Est-ce qu'il n'y aurait pas moyen de refaire ce qui se fait en Europe? J'étais, il n'y a pas longtemps, dans un pays européen. Je voyais que les cours se terminaient à 16 heures, que, de 16 heures à 16 h 30, il y avait une espèce de récréation et, par la suite, les enfants pour lesquels les parents étaient volontaires, demandaient que ça se passe, restaient jusqu'à 17 h 30 en service, pas de garderie, mais en service d'études. Alors, là, des jeunes stagiaires, professeurs ou étudiants, les aident à faire des devoirs, les aident à faire leur travail. Bien souvent, M. le Président, c'est des catégories de gens qu'on appelle «venant de familles défavorisées» qui ont le plus besoin de ce suivi-là, car une mère de famille qui reçoit des programmes d'aide sociale ou qui est à la limite du salaire minimum puis de l'aide sociale, dépendant des périodes, ce n'est pas évident, le soir, qu'elle est capable de faire faire des études ou des devoirs à ses enfants.

Eh bien, M. le Président, si on n'y prend pas garde, ces enfants-là, eux aussi, vont suivre le même chemin, vont décrocher, puis, à un moment donné, ils vont se retrouver dans une espèce de position ballottante où ils n'auront pas, forcément, d'instruction et de formation professionnelle. Ça commence là, ça aussi. Il ne faut pas seulement régler le problème aujourd'hui. Il faut voir d'où il vient, pourquoi il est là et faire en sorte qu'il ne recommence pas. Alors, ça, c'est une solution. Ça fait partie des multitudes de solutions qu'il peut y avoir lorsqu'on veut être créatif et lorsqu'on n'a pas peur de faire des changements qui dérangent, c'est sûr, certains secteurs.

Alors, moi, M. le Président, cette loi-là, je la trouve malheureusement technocratique. Je trouve que c'est une loi d'administrateur. C'est un sous-ministre qui a fait cette loi-là; ce n'est certainement pas les politiciens qu'il y a en face de moi, ce n'est pas vrai.
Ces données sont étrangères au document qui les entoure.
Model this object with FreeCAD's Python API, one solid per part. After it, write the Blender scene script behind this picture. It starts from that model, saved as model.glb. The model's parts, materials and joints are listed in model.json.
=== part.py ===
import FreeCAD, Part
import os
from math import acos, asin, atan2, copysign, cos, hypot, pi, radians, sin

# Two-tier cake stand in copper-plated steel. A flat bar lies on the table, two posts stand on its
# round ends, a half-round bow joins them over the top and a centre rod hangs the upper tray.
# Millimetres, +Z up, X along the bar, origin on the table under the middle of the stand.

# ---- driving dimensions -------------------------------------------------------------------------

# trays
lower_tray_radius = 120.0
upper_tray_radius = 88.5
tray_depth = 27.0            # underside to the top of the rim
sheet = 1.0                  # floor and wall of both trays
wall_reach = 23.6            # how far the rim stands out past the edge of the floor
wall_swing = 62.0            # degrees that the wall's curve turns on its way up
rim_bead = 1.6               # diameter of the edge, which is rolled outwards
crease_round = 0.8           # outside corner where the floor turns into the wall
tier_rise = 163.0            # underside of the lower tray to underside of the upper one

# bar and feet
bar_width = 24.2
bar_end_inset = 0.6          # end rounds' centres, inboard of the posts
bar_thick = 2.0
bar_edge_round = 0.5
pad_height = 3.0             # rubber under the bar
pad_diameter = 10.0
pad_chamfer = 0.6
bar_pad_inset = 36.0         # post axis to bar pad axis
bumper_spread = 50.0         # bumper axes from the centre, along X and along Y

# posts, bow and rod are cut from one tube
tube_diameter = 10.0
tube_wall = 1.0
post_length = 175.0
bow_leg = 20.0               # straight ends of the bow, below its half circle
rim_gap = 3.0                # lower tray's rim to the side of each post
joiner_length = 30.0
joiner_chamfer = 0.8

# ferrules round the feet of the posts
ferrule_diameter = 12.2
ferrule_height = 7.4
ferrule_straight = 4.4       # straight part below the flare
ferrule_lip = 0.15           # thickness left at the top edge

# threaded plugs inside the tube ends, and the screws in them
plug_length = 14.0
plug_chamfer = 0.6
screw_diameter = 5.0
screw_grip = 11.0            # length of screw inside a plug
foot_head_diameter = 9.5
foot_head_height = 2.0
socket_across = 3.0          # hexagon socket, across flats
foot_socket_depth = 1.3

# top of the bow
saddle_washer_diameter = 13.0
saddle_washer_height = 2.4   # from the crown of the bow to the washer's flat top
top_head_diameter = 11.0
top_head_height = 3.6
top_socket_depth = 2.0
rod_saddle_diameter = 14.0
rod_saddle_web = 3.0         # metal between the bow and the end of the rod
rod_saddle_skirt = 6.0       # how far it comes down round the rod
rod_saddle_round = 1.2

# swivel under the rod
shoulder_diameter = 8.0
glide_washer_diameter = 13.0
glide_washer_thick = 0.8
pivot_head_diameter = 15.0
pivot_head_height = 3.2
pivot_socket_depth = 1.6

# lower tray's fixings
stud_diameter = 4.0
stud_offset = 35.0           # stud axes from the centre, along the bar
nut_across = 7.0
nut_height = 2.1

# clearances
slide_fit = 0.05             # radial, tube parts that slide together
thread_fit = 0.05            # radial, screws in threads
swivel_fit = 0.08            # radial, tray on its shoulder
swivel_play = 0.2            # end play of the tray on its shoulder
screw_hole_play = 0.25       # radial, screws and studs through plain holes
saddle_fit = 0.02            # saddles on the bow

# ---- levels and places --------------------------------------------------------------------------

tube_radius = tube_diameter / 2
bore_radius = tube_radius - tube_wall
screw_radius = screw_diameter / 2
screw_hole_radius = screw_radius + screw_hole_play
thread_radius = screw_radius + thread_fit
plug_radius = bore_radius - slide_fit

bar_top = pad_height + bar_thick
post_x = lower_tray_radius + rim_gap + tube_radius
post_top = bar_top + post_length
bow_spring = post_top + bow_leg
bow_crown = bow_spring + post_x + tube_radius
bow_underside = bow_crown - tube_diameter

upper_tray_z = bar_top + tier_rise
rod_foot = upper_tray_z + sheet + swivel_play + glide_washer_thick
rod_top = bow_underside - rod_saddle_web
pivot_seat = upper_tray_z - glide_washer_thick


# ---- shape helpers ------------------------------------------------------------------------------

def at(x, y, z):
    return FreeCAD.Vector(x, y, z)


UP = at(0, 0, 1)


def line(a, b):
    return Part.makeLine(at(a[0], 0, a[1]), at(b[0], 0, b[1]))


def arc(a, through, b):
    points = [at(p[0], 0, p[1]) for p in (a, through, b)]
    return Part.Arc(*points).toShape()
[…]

Je suis certain que, si les hommes et les femmes politiques qui sont en face de moi dans ce gouvernement, qui sont pris dans leurs circonscriptions, qui connaissent les problèmes – peut-être moins dans les régions rurales, je ne le sais pas, mais peut-être aussi, hein, dans leurs régions – mais, dans les régions montréalaises en particulier, eh bien, je suis certain que les députés qui connaissent ces problèmes-là ne peuvent pas être 100 % d'accord avec ce genre de projet. Et, en plus de ça, il ne va pas forcément dans le programme de leur parti. Bien, ça, je peux comprendre ça. Un programme, ça se fait à une époque, puis, lorsqu'on est au pouvoir, il y a d'autres contingences qui peuvent arriver. Bon, on pourrait toujours critiquer puis dire: Ils ne tiennent pas leurs engagements, et tout ça. Ça, c'est la population qui est juge après une élection.
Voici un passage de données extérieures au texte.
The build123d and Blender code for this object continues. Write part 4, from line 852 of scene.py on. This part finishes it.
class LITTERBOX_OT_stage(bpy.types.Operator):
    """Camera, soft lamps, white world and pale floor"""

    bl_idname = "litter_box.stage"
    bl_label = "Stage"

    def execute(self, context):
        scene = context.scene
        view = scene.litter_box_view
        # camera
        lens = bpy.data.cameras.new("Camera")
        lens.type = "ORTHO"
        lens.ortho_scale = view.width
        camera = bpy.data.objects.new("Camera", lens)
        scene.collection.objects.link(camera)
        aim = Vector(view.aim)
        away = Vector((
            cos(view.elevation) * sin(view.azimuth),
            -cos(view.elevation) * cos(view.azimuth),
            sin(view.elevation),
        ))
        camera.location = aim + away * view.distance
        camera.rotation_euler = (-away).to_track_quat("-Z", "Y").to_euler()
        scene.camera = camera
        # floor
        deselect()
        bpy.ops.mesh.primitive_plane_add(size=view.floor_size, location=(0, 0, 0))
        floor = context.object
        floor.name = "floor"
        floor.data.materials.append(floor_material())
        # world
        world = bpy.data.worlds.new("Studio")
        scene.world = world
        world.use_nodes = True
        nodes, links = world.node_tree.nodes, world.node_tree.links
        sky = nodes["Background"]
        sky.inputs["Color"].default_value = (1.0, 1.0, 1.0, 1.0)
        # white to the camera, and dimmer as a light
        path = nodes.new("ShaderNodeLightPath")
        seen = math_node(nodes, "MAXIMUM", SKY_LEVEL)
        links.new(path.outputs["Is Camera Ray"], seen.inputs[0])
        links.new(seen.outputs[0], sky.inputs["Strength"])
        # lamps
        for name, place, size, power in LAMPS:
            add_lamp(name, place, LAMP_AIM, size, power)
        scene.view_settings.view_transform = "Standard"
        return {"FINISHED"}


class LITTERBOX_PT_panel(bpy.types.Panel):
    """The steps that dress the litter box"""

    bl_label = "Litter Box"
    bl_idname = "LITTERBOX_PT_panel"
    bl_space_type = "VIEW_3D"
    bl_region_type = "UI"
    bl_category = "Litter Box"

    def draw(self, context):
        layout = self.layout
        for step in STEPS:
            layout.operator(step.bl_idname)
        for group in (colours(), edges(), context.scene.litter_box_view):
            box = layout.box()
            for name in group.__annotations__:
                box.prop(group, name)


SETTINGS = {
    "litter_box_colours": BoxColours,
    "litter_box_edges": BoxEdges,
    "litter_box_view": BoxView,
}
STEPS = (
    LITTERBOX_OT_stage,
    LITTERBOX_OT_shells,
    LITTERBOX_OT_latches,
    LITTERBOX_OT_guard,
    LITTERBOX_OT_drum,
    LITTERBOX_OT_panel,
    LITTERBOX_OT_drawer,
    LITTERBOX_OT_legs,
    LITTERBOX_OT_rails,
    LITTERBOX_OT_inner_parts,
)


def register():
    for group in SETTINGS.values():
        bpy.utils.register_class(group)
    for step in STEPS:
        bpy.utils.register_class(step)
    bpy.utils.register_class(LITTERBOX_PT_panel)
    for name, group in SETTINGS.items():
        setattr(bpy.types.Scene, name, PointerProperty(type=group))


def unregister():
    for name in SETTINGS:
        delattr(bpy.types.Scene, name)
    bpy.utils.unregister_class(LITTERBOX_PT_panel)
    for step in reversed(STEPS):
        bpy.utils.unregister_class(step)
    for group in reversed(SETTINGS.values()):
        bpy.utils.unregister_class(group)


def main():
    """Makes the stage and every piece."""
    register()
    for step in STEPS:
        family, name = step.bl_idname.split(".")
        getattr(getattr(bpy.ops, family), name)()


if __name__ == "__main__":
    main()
Mais, moi, je ne veux pas faire mon point là-dessus, je pense que ça appartient à la population de voir plus tard. Mais, au moins, de grâce, essayez de faire en sorte que les projets de loi que vous amenez, et celui-là en particulier, règlent les problèmes des gens, facilitent leur vie et aussi corrigent les raisons, les causes qui amènent ces gens à l'aide sociale. Or, ça ne semble pas être comme ça, on a des coupures, 412 000 000 $.

On a des gens qui ont de la difficulté à trouver des emplois, des problèmes de formation professionnelle, puis je ne parle pas de la grosse formation, là, je parle de la petite formation. On ne voit pas de solution, on ne voit pas d'avenir, on ne voit pas de lucarne, de lumière, avec ce projet de loi là, pour les gens, et je dois le déplorer, je dois le regretter. Alors, je souhaite que, dans la suite des travaux qui vont venir – il va y avoir des discussions en commission parlementaire, enfin toutes sortes de choses comme ça – les parlementaires puissent le bonifier, le regarder avec une grande ouverture et faire en sorte que, lorsqu'il va revenir devant nous, bien sûr, on ait des solutions plus intéressantes et plus attrayantes pour les Québécois et pour la société québécoise.

Le Vice-Président (M. Brouillet): Je vous remercie, M. le député de LaFontaine.

Ceci met fin à nos débats pour la séance d'aujourd'hui. Nous allons ajourner à demain matin, 10 heures.